:: Collected data ::

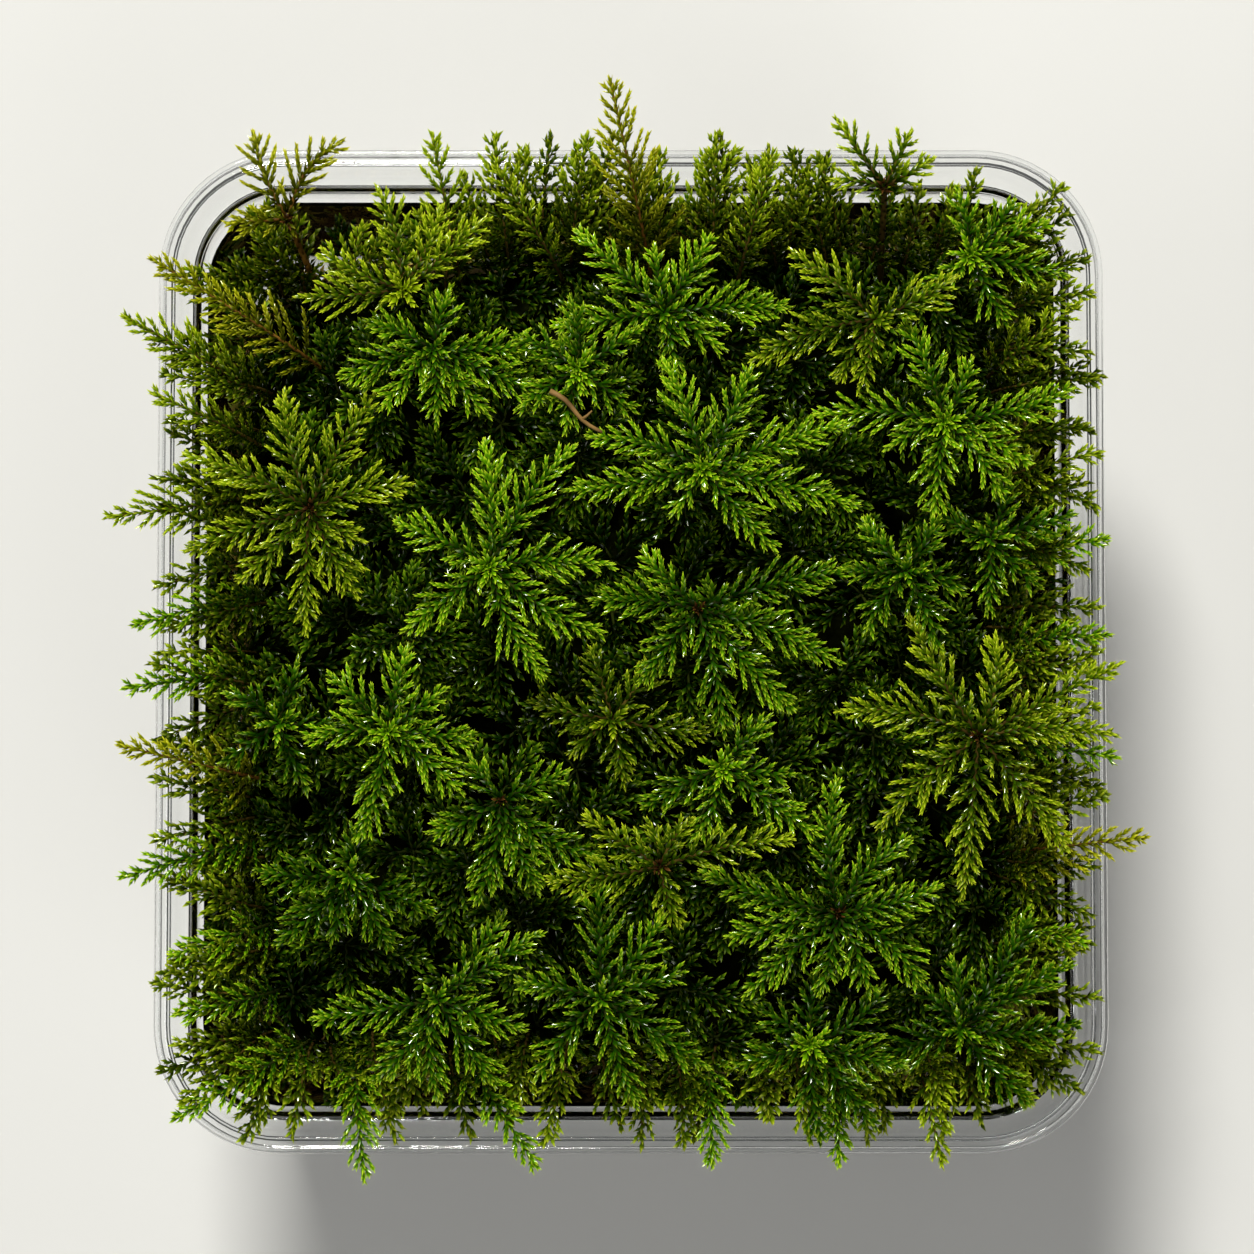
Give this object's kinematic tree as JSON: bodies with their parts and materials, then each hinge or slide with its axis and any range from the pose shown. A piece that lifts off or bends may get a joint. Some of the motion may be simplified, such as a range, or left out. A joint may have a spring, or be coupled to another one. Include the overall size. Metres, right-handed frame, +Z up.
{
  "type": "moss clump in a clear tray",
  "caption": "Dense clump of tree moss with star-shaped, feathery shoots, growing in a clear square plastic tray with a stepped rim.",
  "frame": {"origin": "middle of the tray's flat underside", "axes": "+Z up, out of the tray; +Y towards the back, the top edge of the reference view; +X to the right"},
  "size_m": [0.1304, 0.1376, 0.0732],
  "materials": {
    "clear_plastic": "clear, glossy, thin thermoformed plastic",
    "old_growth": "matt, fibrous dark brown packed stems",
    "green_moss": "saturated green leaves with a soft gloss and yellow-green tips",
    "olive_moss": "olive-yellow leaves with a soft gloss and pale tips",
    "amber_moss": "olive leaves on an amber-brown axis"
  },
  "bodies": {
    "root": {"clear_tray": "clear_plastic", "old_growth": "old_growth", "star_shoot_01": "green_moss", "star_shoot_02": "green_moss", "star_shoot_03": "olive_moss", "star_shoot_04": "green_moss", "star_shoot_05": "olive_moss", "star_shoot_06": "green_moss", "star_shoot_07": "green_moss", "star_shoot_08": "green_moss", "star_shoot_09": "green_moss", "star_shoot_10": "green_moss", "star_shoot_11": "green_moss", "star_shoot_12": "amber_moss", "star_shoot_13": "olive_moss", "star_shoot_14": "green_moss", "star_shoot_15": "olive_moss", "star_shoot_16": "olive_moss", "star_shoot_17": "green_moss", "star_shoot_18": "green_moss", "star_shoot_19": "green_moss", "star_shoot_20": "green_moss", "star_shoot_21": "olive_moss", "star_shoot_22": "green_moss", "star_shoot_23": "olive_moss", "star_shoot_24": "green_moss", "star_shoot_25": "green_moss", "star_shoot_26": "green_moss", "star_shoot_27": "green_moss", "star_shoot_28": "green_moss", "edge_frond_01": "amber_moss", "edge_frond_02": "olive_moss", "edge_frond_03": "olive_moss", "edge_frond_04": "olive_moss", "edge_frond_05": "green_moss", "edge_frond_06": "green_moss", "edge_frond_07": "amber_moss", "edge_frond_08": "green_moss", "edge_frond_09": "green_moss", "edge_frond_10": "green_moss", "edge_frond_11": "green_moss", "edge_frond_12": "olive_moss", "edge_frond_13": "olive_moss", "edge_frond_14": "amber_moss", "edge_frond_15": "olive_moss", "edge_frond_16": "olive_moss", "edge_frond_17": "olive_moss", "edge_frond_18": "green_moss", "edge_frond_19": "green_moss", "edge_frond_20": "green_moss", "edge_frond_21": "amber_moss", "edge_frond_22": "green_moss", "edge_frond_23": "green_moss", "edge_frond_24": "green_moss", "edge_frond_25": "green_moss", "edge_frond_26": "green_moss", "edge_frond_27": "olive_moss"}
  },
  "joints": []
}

:::

**Exercise instructions**
Return all the data exactly as given.

**Correct result**
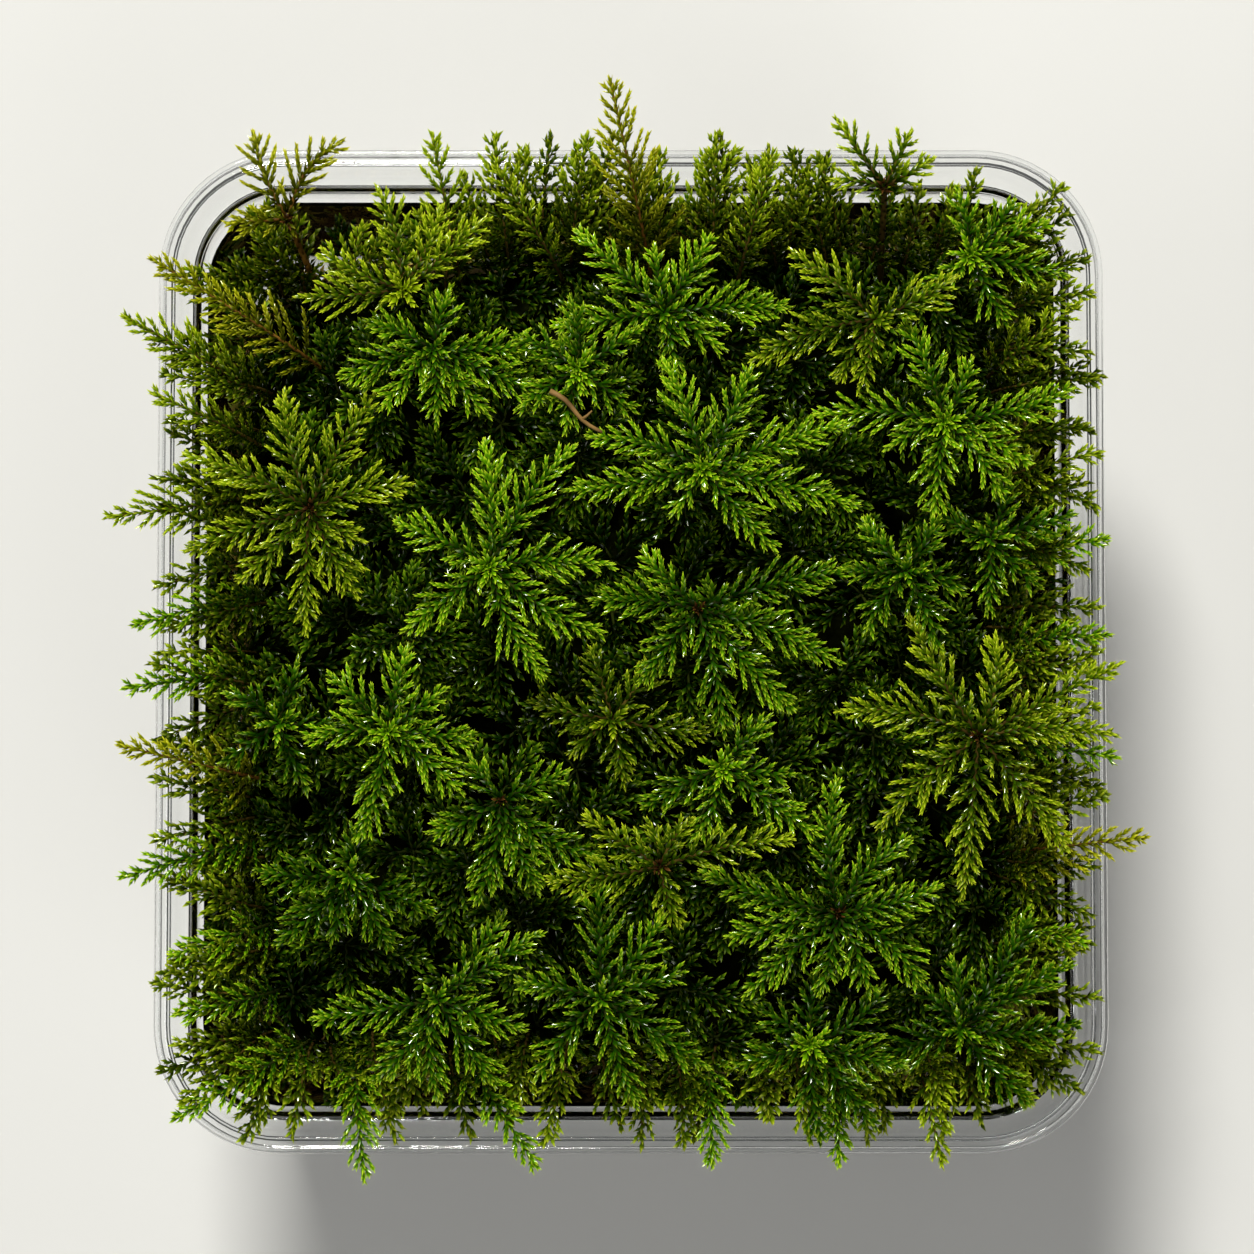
Give this object's kinematic tree as JSON: bodies with their parts and materials, then each hinge or slide with its axis and any range from the pose shown. A piece that lifts off or bends may get a joint. Some of the motion may be simplified, such as a range, or left out. A joint may have a spring, or be coupled to another one. Include the overall size. Metres, right-handed frame, +Z up.
{
  "type": "moss clump in a clear tray",
  "caption": "Dense clump of tree moss with star-shaped, feathery shoots, growing in a clear square plastic tray with a stepped rim.",
  "frame": {"origin": "middle of the tray's flat underside", "axes": "+Z up, out of the tray; +Y towards the back, the top edge of the reference view; +X to the right"},
  "size_m": [0.1304, 0.1376, 0.0732],
  "materials": {
    "clear_plastic": "clear, glossy, thin thermoformed plastic",
    "old_growth": "matt, fibrous dark brown packed stems",
    "green_moss": "saturated green leaves with a soft gloss and yellow-green tips",
    "olive_moss": "olive-yellow leaves with a soft gloss and pale tips",
    "amber_moss": "olive leaves on an amber-brown axis"
  },
  "bodies": {
    "root": {"clear_tray": "clear_plastic", "old_growth": "old_growth", "star_shoot_01": "green_moss", "star_shoot_02": "green_moss", "star_shoot_03": "olive_moss", "star_shoot_04": "green_moss", "star_shoot_05": "olive_moss", "star_shoot_06": "green_moss", "star_shoot_07": "green_moss", "star_shoot_08": "green_moss", "star_shoot_09": "green_moss", "star_shoot_10": "green_moss", "star_shoot_11": "green_moss", "star_shoot_12": "amber_moss", "star_shoot_13": "olive_moss", "star_shoot_14": "green_moss", "star_shoot_15": "olive_moss", "star_shoot_16": "olive_moss", "star_shoot_17": "green_moss", "star_shoot_18": "green_moss", "star_shoot_19": "green_moss", "star_shoot_20": "green_moss", "star_shoot_21": "olive_moss", "star_shoot_22": "green_moss", "star_shoot_23": "olive_moss", "star_shoot_24": "green_moss", "star_shoot_25": "green_moss", "star_shoot_26": "green_moss", "star_shoot_27": "green_moss", "star_shoot_28": "green_moss", "edge_frond_01": "amber_moss", "edge_frond_02": "olive_moss", "edge_frond_03": "olive_moss", "edge_frond_04": "olive_moss", "edge_frond_05": "green_moss", "edge_frond_06": "green_moss", "edge_frond_07": "amber_moss", "edge_frond_08": "green_moss", "edge_frond_09": "green_moss", "edge_frond_10": "green_moss", "edge_frond_11": "green_moss", "edge_frond_12": "olive_moss", "edge_frond_13": "olive_moss", "edge_frond_14": "amber_moss", "edge_frond_15": "olive_moss", "edge_frond_16": "olive_moss", "edge_frond_17": "olive_moss", "edge_frond_18": "green_moss", "edge_frond_19": "green_moss", "edge_frond_20": "green_moss", "edge_frond_21": "amber_moss", "edge_frond_22": "green_moss", "edge_frond_23": "green_moss", "edge_frond_24": "green_moss", "edge_frond_25": "green_moss", "edge_frond_26": "green_moss", "edge_frond_27": "olive_moss"}
  },
  "joints": []
}